The order isn't negotiable, and it's worth understanding why. Ferry security lines build through the morning, so the islands have to come first. Observatory light improves through the afternoon, so the tower has to come last. Wall Street is the natural corridor between the two, so lunch lands in the middle on its own. Run the day backwards and you'll hit the islands at peak queue and the observatory in flat midday glare.

Two final practical notes: wear real shoes, because you'll cover three to four miles even in the lazy version of this day, and travel light, since large bags complicate ferry security. If you're building out the rest of your week from here, start with the New York City destination page — downtown is the best single day in the city, but it's far from the only one.

Frequently asked questions

Can you do the Statue of Liberty and the 9/11 Memorial in the same day?

Yes, and they pair naturally — the ferry dock at Battery Park and the memorial are only about a 15-minute walk apart.

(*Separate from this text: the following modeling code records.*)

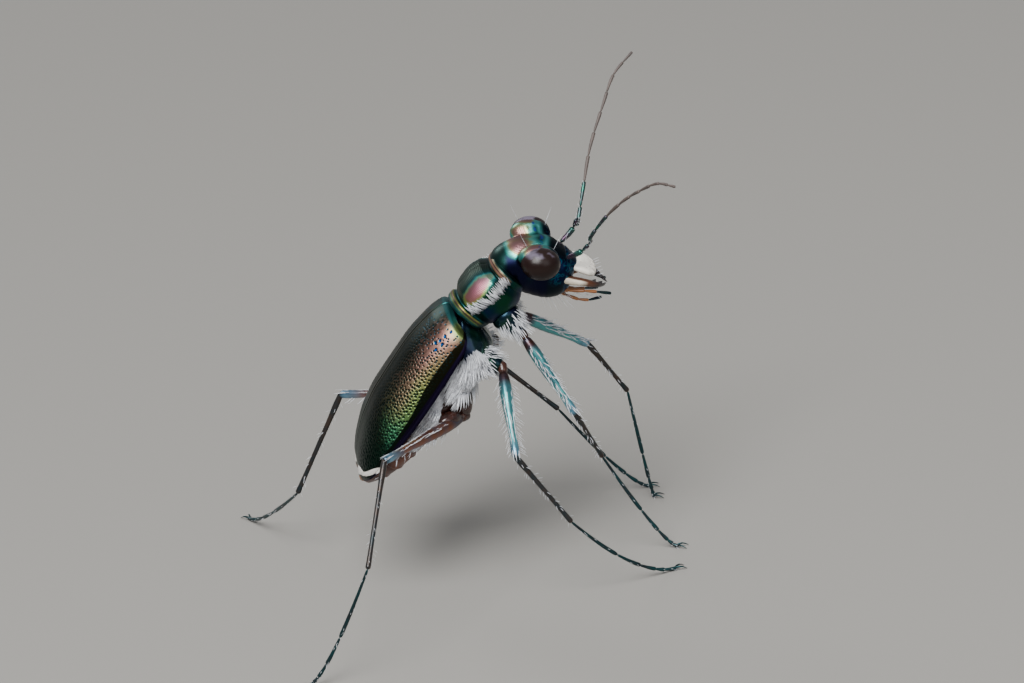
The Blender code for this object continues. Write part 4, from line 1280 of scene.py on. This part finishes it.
wear(prothorax_shell, pronotum_skin())
wear(head_shell, head_skin())
wear(chest_shell, chest_finish())
wear(abdomen_shell, belly_skin)
wear(lip_plate, ivory_skin())
eye_glass = eye_skin()
jaw_horn = jaw_skin()
for i in range(2):
    wear(eyes[i], eye_glass)
    wear(jaws[i], jaw_horn)
    wear(palps[i], palp_amber, palp_dark)
    wear(feelers[i], feeler_metal, feeler_dull)
for key, piece in legs.items():
    coxa, femur = (hind_skin, hind_femur) if "hind" in key else (dark_skin, blue_femur)
    wear(piece, coxa, brown_skin, femur, shin_skin, foot_skin)

# %% [markdown]
# ## Hair
# White hair lies over the chest and belly, stands in a comb along each side of the
# prothorax and in rows on the legs. Hair systems are lost in an exported model, so
# each hair is a small solid blade of three sides: it leaves the skin at an angle and
# bends back to it. Its root's place on the skin's own grid goes into a map.

# %% Blades of hair
BLADE_SHARES = (0.0, 0.3, 0.62, 0.86, 1.0)  # four rings and the tip
BLADE_TAPER = (0.8, 1.0, 0.74, 0.40, 0.0)
ROOT_DEPTH = 0.02
MAP_PATCH = 0.003  # width of a blade's own patch on the map


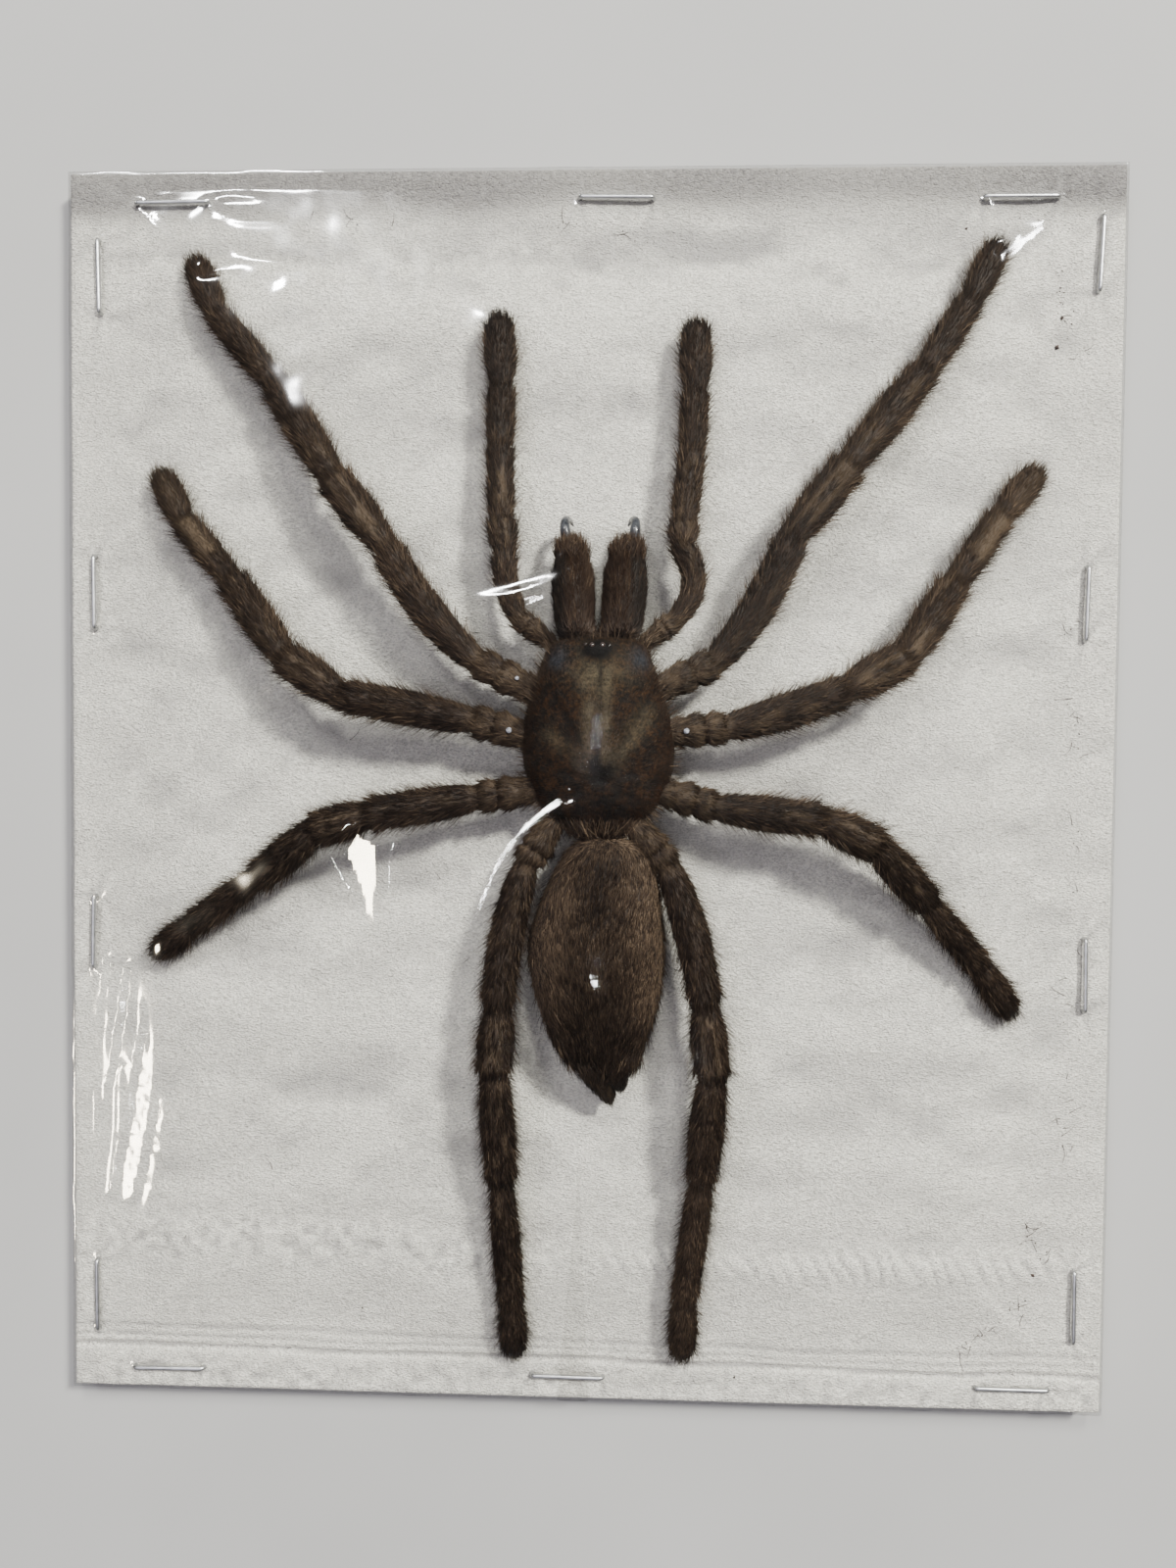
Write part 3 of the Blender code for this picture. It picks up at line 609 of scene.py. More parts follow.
def turned_from(degrees, centre):
    """How far one angle is turned from another, -180 to 180."""
    return (degrees - centre + 180) % 360 - 180


def unit(vectors):
    return vectors / np.maximum(np.linalg.norm(vectors, axis=-1, keepdims=True), 1e-9)


def from_segment(x, y, start, end):
    """Distance to a line segment, and how far along it the nearest point lies, 0 to 1."""
    (ax, ay), (bx, by) = start, end
    length = math.hypot(bx - ax, by - ay)
    ux, uy = (bx - ax) / length, (by - ay) / length
    along = np.clip((x - ax) * ux + (y - ay) * uy, 0, length)
    return np.hypot(x - ax - along * ux, y - ay - along * uy), along / length


class Shape:
    """Gathers points, faces and painted values until they become one mesh."""

    def __init__(self):
        self.points, self.faces, self.slots, self.paint, self.count = [], [], [], {}, 0

    def add(self, points, *faces, slot=0, **paint):
        """Each of faces is an array of point numbers, one row to a face."""
        points = np.asarray(points, float).reshape(-1, 3)
        for rows in faces:
            rows = np.asarray(rows, int)
            self.faces.append(rows + self.count)
            self.slots.append(np.full(len(rows), slot))
        for name in {**self.paint, **paint}:
            before = self.paint.setdefault(name, [np.zeros(self.count)])
            before.append(np.broadcast_to(paint.get(name, 0.0), len(points)).astype(float))
        self.points.append(points)
        self.count += len(points)

    def build(self, name, *materials):
        """Turns what was gathered into a smooth-shaded object."""
        sizes_of = np.concatenate([np.full(len(rows), rows.shape[1]) for rows in self.faces])
        corners = np.concatenate([rows.ravel() for rows in self.faces])
        mesh = bpy.data.meshes.new(name)
        mesh.vertices.add(self.count)
        mesh.vertices.foreach_set("co", (np.concatenate(self.points) * MM).ravel())
        mesh.loops.add(len(corners))
        mesh.loops.foreach_set("vertex_index", corners)
        mesh.polygons.add(len(sizes_of))
        mesh.polygons.foreach_set("loop_start", np.concatenate([[0], np.cumsum(sizes_of)[:-1]]))
        mesh.polygons.foreach_set("material_index", np.concatenate(self.slots))
        mesh.update(calc_edges=True)
        mesh.validate()
        for label, values in self.paint.items():
            layer = mesh.attributes.new(label, "FLOAT", "POINT")
            layer.data.foreach_set("value", np.concatenate(values))
        for material in materials:
            mesh.materials.append(material)
        mesh.shade_smooth()
        piece = bpy.data.objects.new(name, mesh)
        bpy.context.collection.objects.link(piece)
        return piece


def wear(piece, slot, *nodes):
    """The piece rides on the card and stands for these nodes. Its slot is not used."""
    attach(piece, "root")
    if nodes:
        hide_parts(*nodes)
    return piece


# ---------------- tissue and film shapes


def from_edge(x, y):
    """How far a place lies from the card's nearest edge."""
    return np.minimum(WIDTH / 2 - np.abs(x), HEIGHT / 2 - np.abs(y))


def pad_top(x, y):
    """How high the tissue pad is before it is crumpled."""
    return TISSUE_RIM + PAD_RISE * soften((from_edge(x, y) - RIM) / PAD_SLOPE)


def crown_angle(upright, turn):
    """Which way a staple's crown runs."""
    return math.radians(turn + (90 if upright else 0))


def crown_ends(x, y, upright, turn):
    """The two places where a staple's legs go down."""
    angle = crown_angle(upright, turn)
    reach = CROWN / 2 - WIRE_RADIUS
    step = (reach * math.cos(angle), reach * math.sin(angle))
    return (x - step[0], y - step[1]), (x + step[0], y + step[1])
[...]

Do the Statue of Liberty first, since ferry security lines grow through the morning, then visit the memorial in the early afternoon. A guided tour that combines both with Ellis Island typically runs four to five hours.

Is the 9/11 Memorial free to visit?

The outdoor memorial — the twin reflecting pools inscribed with victims' names — is free, unticketed, and open to the public. The 9/11 Memorial Museum beside it is a separate, ticketed attraction; budget around two hours for it and check current hours and admission before you go.

What time of day is best for One World Observatory?

Late afternoon, roughly 60 to 90 minutes before sunset. The main views face south and west over the harbor, so the light gets better as the day goes on and you can watch the city slide toward golden hour from the top. A flexible anytime-entry ticket helps, because on an overcast day it's smarter to shift your visit than to ride up into cloud.

How long does visiting the Statue of Liberty and Ellis Island take?

Plan on four to five hours for the full visit to both islands, including airport-style security at Battery Park and the ferry crossings between stops. If you mainly want photos of the statue, a 45-minute express cruise gets you a closer water-level view without spending half your day — you just won't set foot on either island.